Now, the cheerful singing of my childhood notwithstanding, I have to admit that I have been one of those who from the time I learned that song until now have said "Lord, Lord" quite a lot and heard his sayings many times but have put them into obedient practice far less often than counts in this tough text as "wise." When now I read or remember that last sentence, it's not the church hall lights that get to shaking.
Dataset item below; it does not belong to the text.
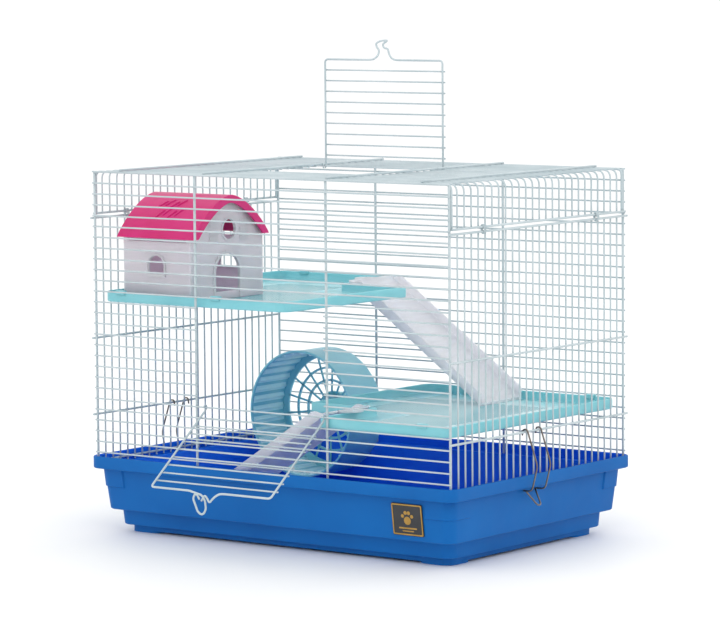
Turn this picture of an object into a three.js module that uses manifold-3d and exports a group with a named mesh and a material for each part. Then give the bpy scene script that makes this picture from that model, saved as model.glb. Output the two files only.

Anyone who teaches for a living notices further that it is the matter of authority which immediately sets the teaching of Jesus apart for his first hearers: "And so it was, when Jesus had ended these sayings, that the people were astonished at his teaching, for he taught them as one having authority, and not as the scribes" (Matt. 7:28-29). Attempting both to acknowledge and assuage my guilt when teaching this passage to the mostly cheerful pagans in my erstwhile secular university, I sometimes mischievously paraphrased this last as "He taught them as one having authority, not like our professors." The students' typically generous laughter indicates, their appreciation of both points: they had already learned about the gap between first-order and second-order discourse, and, without being taught it, that many who practice the second kind, in their second-hand fashion and self-interestedness, have lost what little authority they might once have had. As with the scribes in Jesus' day, lost authority has become a fact of contemporary life—in our universities as in other public institutions.

Even in the church.

Teaching now at a historically Christian university still rooted in the Baptist tradition, I have found the loss of authority in general an occasion for frequent reflection. Recently, as a background for our consideration of the modern British novel (from Joyce and Wilde to Rushdie and Julian Barnes), my students and I read and reflected upon Hannah Arendt's Between Past and Future (1961). Famously in this book Arendt declared that, as a viable concept, "authority has vanished from the modern world." She defines authority as "that which implies obedience in a context of freedom," not of coercion. What Arendt concludes about modernity is that foundations, or tradition, have little or no power to constrain either anarchic impulse or pragmatic temporizing; we have divorced ourselves from mutual obligations to objective, mind-independent realities wherever possible. As a lamentable result, we know a great deal about power and very little of authority.